WORK TO BE COMPLETED. Search the material for the string "parts" and copy each line where it occurs.

-- begin --

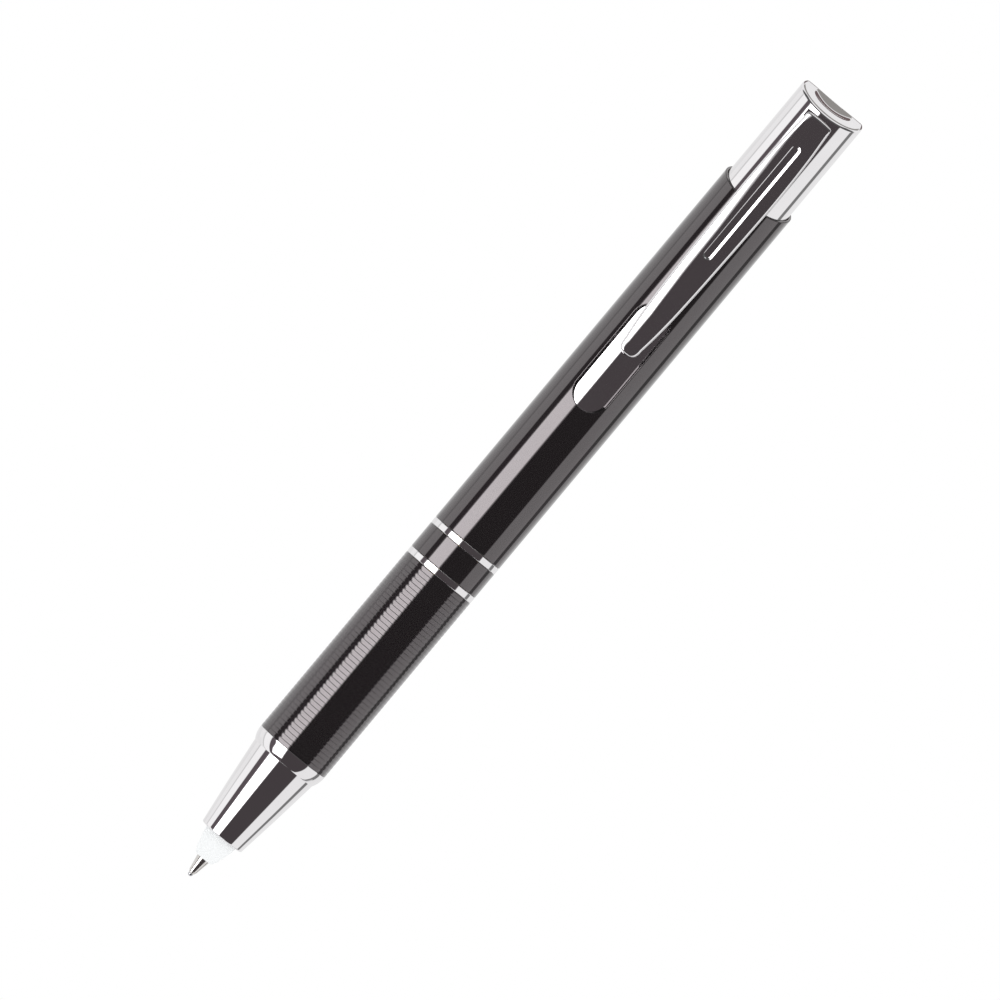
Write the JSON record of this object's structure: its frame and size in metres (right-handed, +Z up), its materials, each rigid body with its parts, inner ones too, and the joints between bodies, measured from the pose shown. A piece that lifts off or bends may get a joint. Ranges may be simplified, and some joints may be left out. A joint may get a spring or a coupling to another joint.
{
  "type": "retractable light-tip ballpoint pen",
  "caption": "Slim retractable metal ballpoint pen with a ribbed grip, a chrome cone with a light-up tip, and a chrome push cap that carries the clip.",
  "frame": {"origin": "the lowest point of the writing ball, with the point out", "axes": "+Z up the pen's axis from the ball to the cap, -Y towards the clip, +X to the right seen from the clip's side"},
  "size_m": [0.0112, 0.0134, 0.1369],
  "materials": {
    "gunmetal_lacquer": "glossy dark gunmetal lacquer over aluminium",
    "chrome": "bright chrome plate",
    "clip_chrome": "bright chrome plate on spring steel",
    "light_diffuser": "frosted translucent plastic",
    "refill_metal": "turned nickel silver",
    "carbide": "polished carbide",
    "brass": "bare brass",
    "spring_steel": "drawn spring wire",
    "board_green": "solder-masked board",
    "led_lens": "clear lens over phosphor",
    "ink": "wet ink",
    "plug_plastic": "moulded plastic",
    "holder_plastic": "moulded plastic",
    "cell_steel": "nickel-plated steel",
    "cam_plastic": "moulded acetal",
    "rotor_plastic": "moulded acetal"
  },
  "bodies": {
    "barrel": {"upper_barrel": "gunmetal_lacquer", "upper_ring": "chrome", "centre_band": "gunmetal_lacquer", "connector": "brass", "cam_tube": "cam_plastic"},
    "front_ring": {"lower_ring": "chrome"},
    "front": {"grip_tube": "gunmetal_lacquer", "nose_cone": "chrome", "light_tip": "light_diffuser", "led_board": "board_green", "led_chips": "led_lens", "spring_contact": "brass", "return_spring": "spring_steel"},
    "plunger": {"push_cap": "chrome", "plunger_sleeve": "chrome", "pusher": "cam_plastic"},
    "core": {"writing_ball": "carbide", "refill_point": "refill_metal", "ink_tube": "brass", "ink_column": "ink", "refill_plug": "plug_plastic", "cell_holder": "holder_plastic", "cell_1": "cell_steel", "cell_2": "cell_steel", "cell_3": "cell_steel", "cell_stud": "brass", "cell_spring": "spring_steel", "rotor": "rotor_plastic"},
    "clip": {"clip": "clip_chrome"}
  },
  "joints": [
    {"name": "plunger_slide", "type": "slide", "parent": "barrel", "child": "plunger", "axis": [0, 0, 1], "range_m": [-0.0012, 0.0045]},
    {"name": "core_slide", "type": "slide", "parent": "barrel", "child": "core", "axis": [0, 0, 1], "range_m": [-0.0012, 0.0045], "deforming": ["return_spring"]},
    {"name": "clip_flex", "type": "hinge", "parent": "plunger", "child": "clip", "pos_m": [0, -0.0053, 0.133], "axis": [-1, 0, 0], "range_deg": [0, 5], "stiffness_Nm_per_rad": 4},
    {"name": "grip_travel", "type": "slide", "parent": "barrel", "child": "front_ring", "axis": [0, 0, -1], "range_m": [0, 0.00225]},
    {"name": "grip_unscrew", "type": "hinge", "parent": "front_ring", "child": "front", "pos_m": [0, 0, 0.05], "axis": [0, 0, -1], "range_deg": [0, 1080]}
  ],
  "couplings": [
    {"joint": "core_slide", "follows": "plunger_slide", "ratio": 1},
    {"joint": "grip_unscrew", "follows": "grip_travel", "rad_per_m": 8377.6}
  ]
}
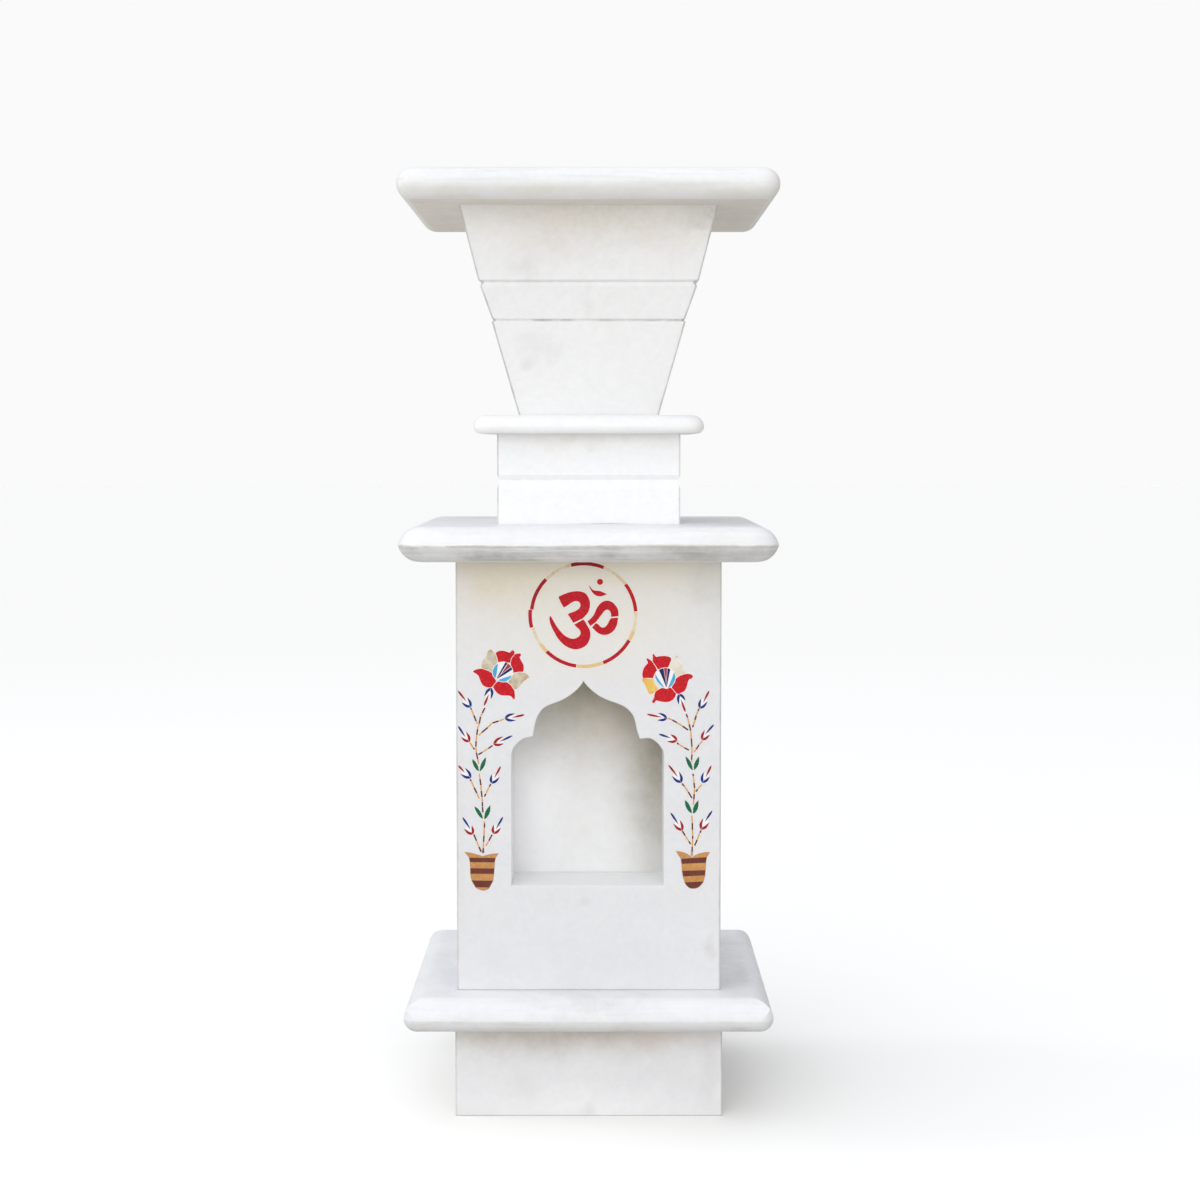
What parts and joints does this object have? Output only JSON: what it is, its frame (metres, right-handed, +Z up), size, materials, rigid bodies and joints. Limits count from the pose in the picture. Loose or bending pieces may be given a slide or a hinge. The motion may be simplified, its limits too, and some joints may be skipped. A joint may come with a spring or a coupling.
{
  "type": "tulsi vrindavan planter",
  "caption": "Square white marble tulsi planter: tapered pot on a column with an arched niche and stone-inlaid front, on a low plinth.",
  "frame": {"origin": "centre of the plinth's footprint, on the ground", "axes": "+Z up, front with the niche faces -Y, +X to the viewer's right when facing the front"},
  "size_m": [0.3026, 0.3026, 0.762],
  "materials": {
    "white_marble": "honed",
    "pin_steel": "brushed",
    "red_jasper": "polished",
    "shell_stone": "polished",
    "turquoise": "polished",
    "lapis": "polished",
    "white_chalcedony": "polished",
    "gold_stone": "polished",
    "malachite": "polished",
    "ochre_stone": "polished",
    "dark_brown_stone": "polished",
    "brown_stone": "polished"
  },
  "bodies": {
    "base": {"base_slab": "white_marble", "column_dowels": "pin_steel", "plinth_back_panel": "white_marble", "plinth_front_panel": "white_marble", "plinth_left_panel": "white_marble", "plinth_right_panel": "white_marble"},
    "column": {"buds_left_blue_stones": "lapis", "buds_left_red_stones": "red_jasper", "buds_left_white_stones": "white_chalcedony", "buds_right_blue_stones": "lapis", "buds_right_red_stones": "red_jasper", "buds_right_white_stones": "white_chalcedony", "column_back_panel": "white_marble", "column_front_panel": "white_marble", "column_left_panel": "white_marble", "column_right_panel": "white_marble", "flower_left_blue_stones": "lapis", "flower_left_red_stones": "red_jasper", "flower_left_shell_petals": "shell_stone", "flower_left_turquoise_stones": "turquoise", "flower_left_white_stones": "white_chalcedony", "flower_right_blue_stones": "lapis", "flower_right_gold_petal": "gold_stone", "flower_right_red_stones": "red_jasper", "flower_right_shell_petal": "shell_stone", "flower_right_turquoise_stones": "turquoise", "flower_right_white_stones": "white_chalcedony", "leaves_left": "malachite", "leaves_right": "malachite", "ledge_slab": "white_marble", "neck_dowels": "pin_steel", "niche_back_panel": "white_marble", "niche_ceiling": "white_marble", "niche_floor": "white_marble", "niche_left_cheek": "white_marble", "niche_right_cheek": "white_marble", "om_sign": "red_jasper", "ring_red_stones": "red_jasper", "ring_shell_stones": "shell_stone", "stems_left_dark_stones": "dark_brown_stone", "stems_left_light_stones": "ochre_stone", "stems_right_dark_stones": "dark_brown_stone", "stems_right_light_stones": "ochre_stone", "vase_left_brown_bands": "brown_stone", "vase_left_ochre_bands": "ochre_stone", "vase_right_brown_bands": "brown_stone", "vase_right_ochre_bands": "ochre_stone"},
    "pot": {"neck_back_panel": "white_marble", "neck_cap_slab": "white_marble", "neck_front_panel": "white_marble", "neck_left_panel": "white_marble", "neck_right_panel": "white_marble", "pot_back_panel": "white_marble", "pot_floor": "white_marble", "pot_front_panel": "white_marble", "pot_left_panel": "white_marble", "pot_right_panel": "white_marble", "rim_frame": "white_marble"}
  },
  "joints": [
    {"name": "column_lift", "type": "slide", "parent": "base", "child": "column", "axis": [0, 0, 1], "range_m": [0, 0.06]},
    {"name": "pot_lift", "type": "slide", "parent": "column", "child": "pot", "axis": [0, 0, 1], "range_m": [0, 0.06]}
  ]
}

-- end --

FULL ANSWER.
Write the JSON record of this object's structure: its frame and size in metres (right-handed, +Z up), its materials, each rigid body with its parts, inner ones too, and the joints between bodies, measured from the pose shown. A piece that lifts off or bends may get a joint. Ranges may be simplified, and some joints may be left out. A joint may get a spring or a coupling to another joint.
What parts and joints does this object have? Output only JSON: what it is, its frame (metres, right-handed, +Z up), size, materials, rigid bodies and joints. Limits count from the pose in the picture. Loose or bending pieces may be given a slide or a hinge. The motion may be simplified, its limits too, and some joints may be skipped. A joint may come with a spring or a coupling.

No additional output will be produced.